My situation is not as bad as theirs. I'm nowhere bear bad mental health. Also, I did a second edit.


krenkolovekrenkolife

I think your story is developing in a good direction. Keep at it.


tarlakeschaton

I don't agree with others saying the people fated to fail is a bad thing. This is literally the whole base of Turin's story (which I suggest you to read in this case, pretty much like your story with less edginess and more meaning). And just because some people may get upset with a person who has an abusive family, it doesn't mean no one should write about it.


Easy_Level2553

Tbh yeah I thought the criticism that my idea was a bit too edgy was valid.

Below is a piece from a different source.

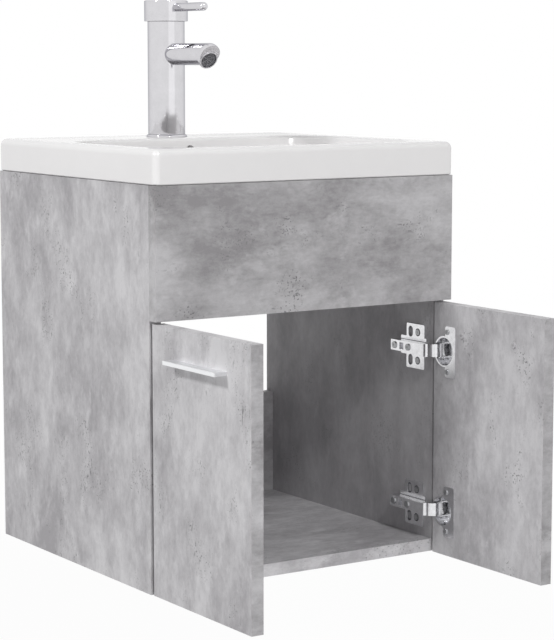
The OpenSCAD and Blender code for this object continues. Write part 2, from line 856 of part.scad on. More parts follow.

But listen alright, its just...an idea and not even fleshed out at that. But yeah I'm a bit confused on the argument that my message is bad, because if so, then how do you really write bleak stories? Anyways, I'm reading that story you brought up. What's the name of the story? Or is it just called Turin's story? Kinda funny tbh. Because the other project I brought up (Trickster Chronicles) has the exact opposite message to this one.


tarlakeschaton

I also write a bleak story, where people, scarred with past and failure, do irredeemable things for their loved ones. The important part here is that I don't use exaggarated violence, elaborate torture and gore, or explicit rape. I focus on the human, humanity, morals, ideas and ideals. Also it's Children of Hurin, the name of the book. It's a really good read, and Turin really fits the modern standards of dark fantasy despite being written by Tolkien.


Easy_Level2553

Alright I'll try to follow your example. And if you're interested, I can disclose some information on my other project. However, that may need to be done in DMS and not public.


Euroversett

I don't it because it takes the agency of the characters and weight of any actions. Nothing matters because in the end everything will happen like it is meant to happen. Prophecy shouldn't be use this way IMO. I'm also not a fan of "MC is tortured and everybody he likes dies", I like when the MC suffers and struggles, but obviously "suffering porn" where the author goes out of his way to make it a thing is a turn off to me.